Example: Teaching Method Improvement

A researcher tests whether a new teaching method improves test scores for 10 students.

  • Before: \([70, 68, 75, 80, 72, 74, 69, 77, 73, 76]\)
  • After: \([72, 69, 78, 85, 75, 76, 70, 79, 74, 80]\)

All differences are positive (\(d = [2, 1, 3, 5, 3, 2, 1, 2, 1, 4]\)), so \(W^+ = 50.5\) and \(W^- = 0\), giving \(W = 0\).
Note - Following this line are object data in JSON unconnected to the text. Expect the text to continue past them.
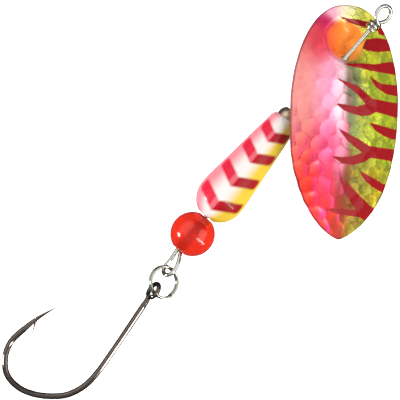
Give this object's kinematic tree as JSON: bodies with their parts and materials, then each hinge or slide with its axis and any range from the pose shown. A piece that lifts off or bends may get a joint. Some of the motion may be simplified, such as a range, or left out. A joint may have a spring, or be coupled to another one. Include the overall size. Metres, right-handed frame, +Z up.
{
  "type": "inline spinner",
  "caption": "Fishing lure with a dished blade pierced by its wire shaft, a painted teardrop weight, a bead, a split ring and a single barbed hook.",
  "frame": {"origin": "centre of the line eye at the top of the wire shaft", "axes": "+Z up along the straight wire shaft, with the lure hanging from its line eye; the hook's bend lies near the XZ plane with its gape toward -X, and the blade's outer face looks toward -Y"},
  "size_m": [0.0342, 0.011, 0.0954],
  "materials": {
    "shaft_wire": "bright drawn stainless wire",
    "blade_paint": "hammered and polished, coated in clear candy pink, orange and chartreuse with deep red stripes",
    "bearing_brass": "worn bright brass",
    "weight_paint": "glossy pearl white with pink and yellow sides and red chevrons",
    "bead_plastic": "polished translucent red",
    "ring_nickel": "bright nickel plate",
    "hook_black_nickel": "polished black nickel"
  },
  "bodies": {
    "shaft": {"wire_shaft": "shaft_wire"},
    "blade": {"spinner_blade": "blade_paint"},
    "bearing": {"bearing_bead": "bearing_brass"},
    "weight": {"weighted_body": "weight_paint"},
    "bead": {"red_bead": "bead_plastic"},
    "ring": {"split_ring": "ring_nickel"},
    "hook": {"single_hook": "hook_black_nickel"}
  },
  "joints": [
    {"name": "blade_spin", "type": "hinge", "parent": "shaft", "child": "blade", "pos_m": [0, 0, -0.0107], "axis": [0, 0, 1], "continuous": true},
    {"name": "bearing_spin", "type": "hinge", "parent": "shaft", "child": "bearing", "pos_m": [-0.00082, 0, -0.02516], "axis": [-0.0209, 0, 0.9998], "continuous": true},
    {"name": "weight_spin", "type": "hinge", "parent": "shaft", "child": "weight", "pos_m": [-0.00026, 0, -0.05204], "axis": [-0.0209, 0, 0.9998], "continuous": true},
    {"name": "bead_spin", "type": "hinge", "parent": "shaft", "child": "bead", "pos_m": [0, 0, -0.05204], "axis": [0, 0, 1], "continuous": true},
    {"name": "ring_swing", "type": "hinge", "parent": "shaft", "child": "ring", "pos_m": [0.00092, -0.00092, -0.0595], "axis": [0.7071, -0.7071, 0], "range_deg": [-50, 30]},
    {"name": "hook_swing", "type": "hinge", "parent": "ring", "child": "hook", "pos_m": [0.00135, -0.003, -0.0642], "axis": [0.8605, 0.5, 0.098], "range_deg": [-90, 90]}
  ]
}
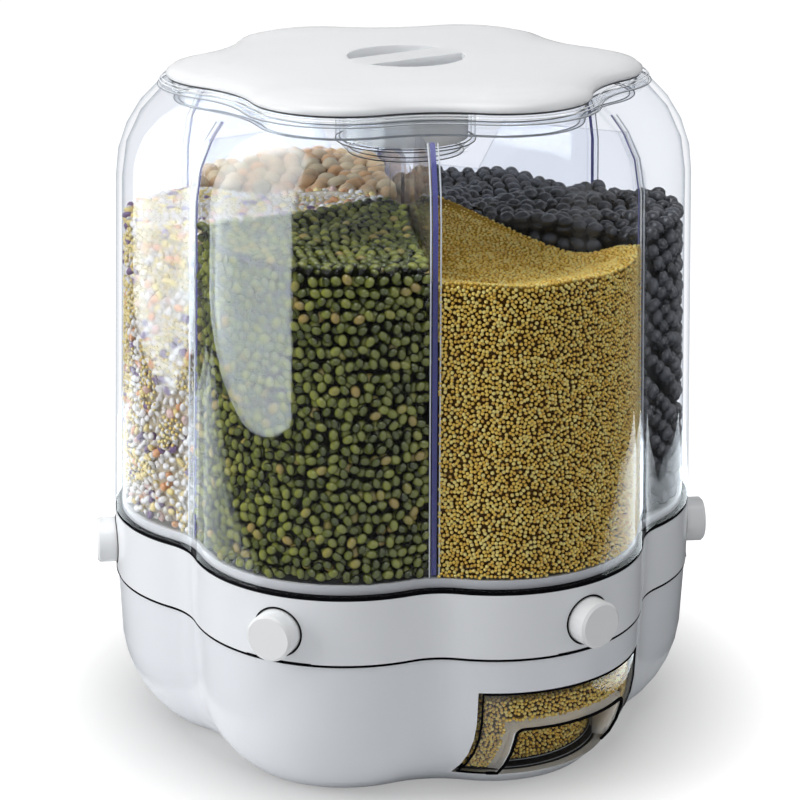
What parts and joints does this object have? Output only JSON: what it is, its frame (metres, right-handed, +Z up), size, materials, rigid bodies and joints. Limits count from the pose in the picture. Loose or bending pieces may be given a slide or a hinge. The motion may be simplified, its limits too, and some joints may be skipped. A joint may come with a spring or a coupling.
{
  "type": "rotating grain dispenser",
  "caption": "Six-lobed clear bucket with a vane divider that turns on a lobed white base with push buttons, a pull-out cup and a grip lid.",
  "frame": {"origin": "on the table under the turning axis", "axes": "+Z up along the turning axis, -Y towards the pull-out cup"},
  "size_m": [0.2394, 0.2664, 0.285],
  "materials": {
    "white_base": "satin white moulded plastic",
    "white_inner": "plain white inner moulding",
    "dark_bay": "dark grey inner moulding",
    "white_collar": "satin white moulded plastic",
    "white_button": "glossy white plastic",
    "white_gate": "plain white plastic",
    "white_lid": "satin white moulded plastic",
    "clear_bucket": "clear moulded plastic",
    "clear_divider": "clear moulded plastic",
    "clear_lid": "clear moulded plastic",
    "clear_cup": "clear moulded plastic",
    "black_gasket": "black rubber",
    "grey_seal": "dark grey silicone",
    "rubber_feet": "dark grey rubber",
    "glide_plastic": "off-white low-friction plastic",
    "steel": "zinc-plated steel",
    "spring_steel": "spring steel"
  },
  "bodies": {
    "base": {"base_bowl": "white_base", "feet": "rubber_feet", "base_screws": "steel", "base_deck": "white_inner", "glides": "glide_plastic", "cup_bay": "dark_bay", "pivot_keeper": "steel", "pivot_screw": "steel"},
    "bucket": {"gate_plate": "white_inner", "tray": "white_inner", "collar": "white_collar", "gasket": "black_gasket", "bucket_shell": "clear_bucket", "divider": "clear_divider"},
    "push_1": {"button_1": "white_button", "gate_1": "white_gate", "spring_1": "spring_steel"},
    "push_2": {"button_2": "white_button", "gate_2": "white_gate", "spring_2": "spring_steel"},
    "push_3": {"button_3": "white_button", "gate_3": "white_gate", "spring_3": "spring_steel"},
    "push_4": {"button_4": "white_button", "gate_4": "white_gate", "spring_4": "spring_steel"},
    "push_5": {"button_5": "white_button", "gate_5": "white_gate", "spring_5": "spring_steel"},
    "push_6": {"button_6": "white_button", "gate_6": "white_gate", "spring_6": "spring_steel"},
    "lid": {"lid_cover": "white_lid", "lid_body": "clear_lid", "lid_seal": "grey_seal"},
    "cup_body": {"cup": "clear_cup"}
  },
  "joints": [
    {"name": "bucket_turn", "type": "hinge", "parent": "base", "child": "bucket", "pos_m": [0, 0, 0.07], "axis": [0, 0, 1], "continuous": true},
    {"name": "button_1_press", "type": "slide", "parent": "bucket", "child": "push_1", "axis": [0, 1, 0], "range_m": [0, 0.007], "stiffness_N_per_m": 300, "springref_m": -0.003, "deforming": ["spring_1"]},
    {"name": "button_2_press", "type": "slide", "parent": "bucket", "child": "push_2", "axis": [-0.866, 0.5, 0], "range_m": [0, 0.007], "stiffness_N_per_m": 300, "springref_m": -0.003, "deforming": ["spring_2"]},
    {"name": "button_3_press", "type": "slide", "parent": "bucket", "child": "push_3", "axis": [-0.866, -0.5, 0], "range_m": [0, 0.007], "stiffness_N_per_m": 300, "springref_m": -0.003, "deforming": ["spring_3"]},
    {"name": "button_4_press", "type": "slide", "parent": "bucket", "child": "push_4", "axis": [0, -1, 0], "range_m": [0, 0.007], "stiffness_N_per_m": 300, "springref_m": -0.003, "deforming": ["spring_4"]},
    {"name": "button_5_press", "type": "slide", "parent": "bucket", "child": "push_5", "axis": [0.866, -0.5, 0], "range_m": [0, 0.007], "stiffness_N_per_m": 300, "springref_m": -0.003, "deforming": ["spring_5"]},
    {"name": "button_6_press", "type": "slide", "parent": "bucket", "child": "push_6", "axis": [0.866, 0.5, 0], "range_m": [0, 0.007], "stiffness_N_per_m": 300, "springref_m": -0.003, "deforming": ["spring_6"]},
    {"name": "lid_lift", "type": "slide", "parent": "bucket", "child": "lid", "axis": [0, 0, 1], "range_m": [0, 0.06]},
    {"name": "cup_pull", "type": "slide", "parent": "base", "child": "cup_body", "axis": [0, -1, 0], "range_m": [0, 0.09]}
  ]
}
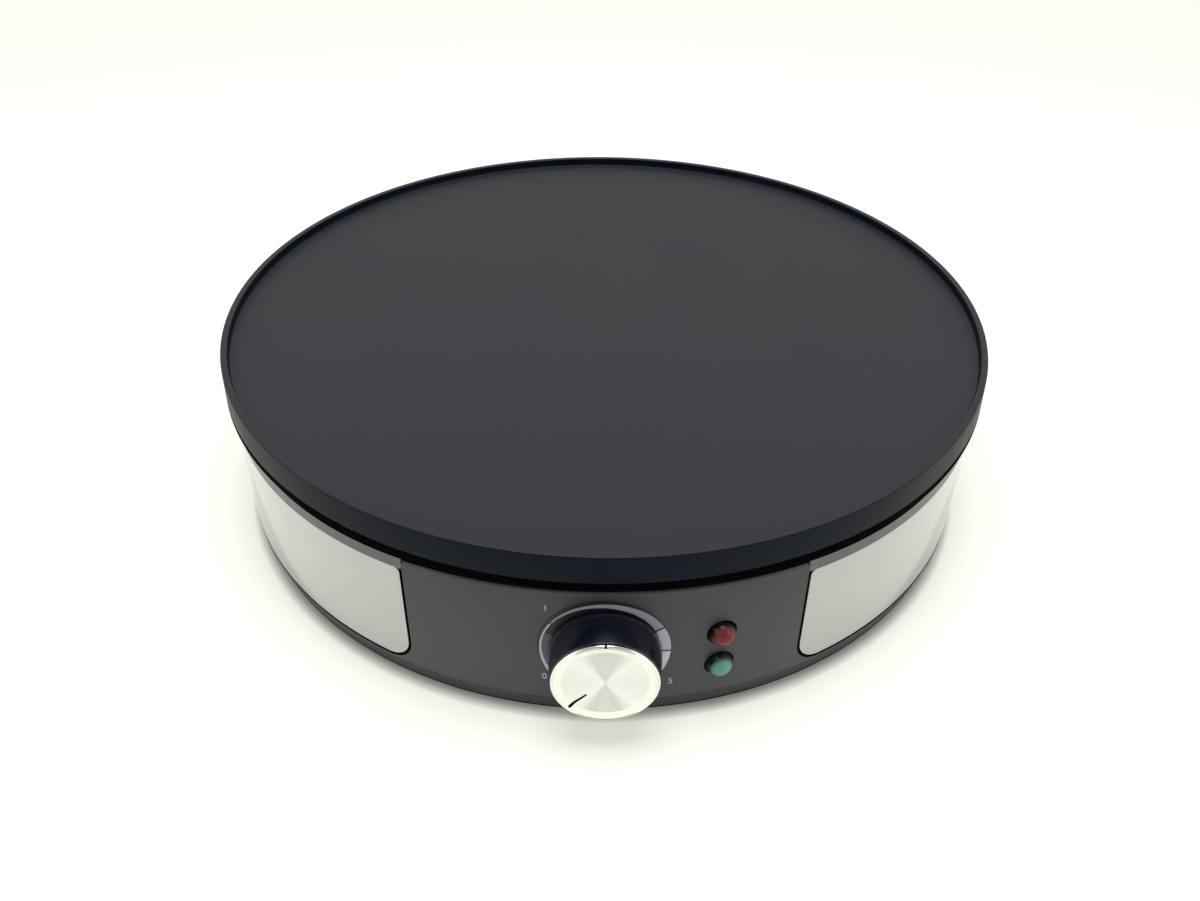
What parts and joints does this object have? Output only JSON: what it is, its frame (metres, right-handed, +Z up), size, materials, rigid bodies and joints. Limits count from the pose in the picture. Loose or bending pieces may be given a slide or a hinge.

Since \(W = 0 < 8\) (critical value for \(n=10\), \(\alpha=0.05\)), we reject \(H_0\).

import numpy as np
from scipy.stats import wilcoxon

before = np.array([70, 68, 75, 80, 72, 74, 69, 77, 73, 76])
after = np.array([72, 69, 78, 85, 75, 76, 70, 79, 74, 80])

stat, p_value = wilcoxon(after, before)

print(f"Test Statistic: {stat}")
print(f"P-value: {p_value}")

alpha = 0.05
if p_value < alpha:
    print("Reject H0: Significant improvement in scores.")
else:
    print("Fail to reject H0: No significant improvement.")

Advantages and Limitations

Advantages: Does not assume normality; robust to outliers.

Limitations: Assumes symmetry of the distribution of differences; less powerful than parametric tests when normality holds.


Conclusion

The paired sample t-test is an essential tool for analyzing data where pairs of related or dependent samples are compared. It is particularly useful in before-and-after studies, or when the same subjects are exposed to two different conditions. This test helps to control for variability between subjects, thereby focusing more accurately on the effects of the treatments or conditions being tested. By accounting for the dependency in the paired samples, this test provides a more powerful and sensitive analysis than two independent sample tests when the paired design is appropriate.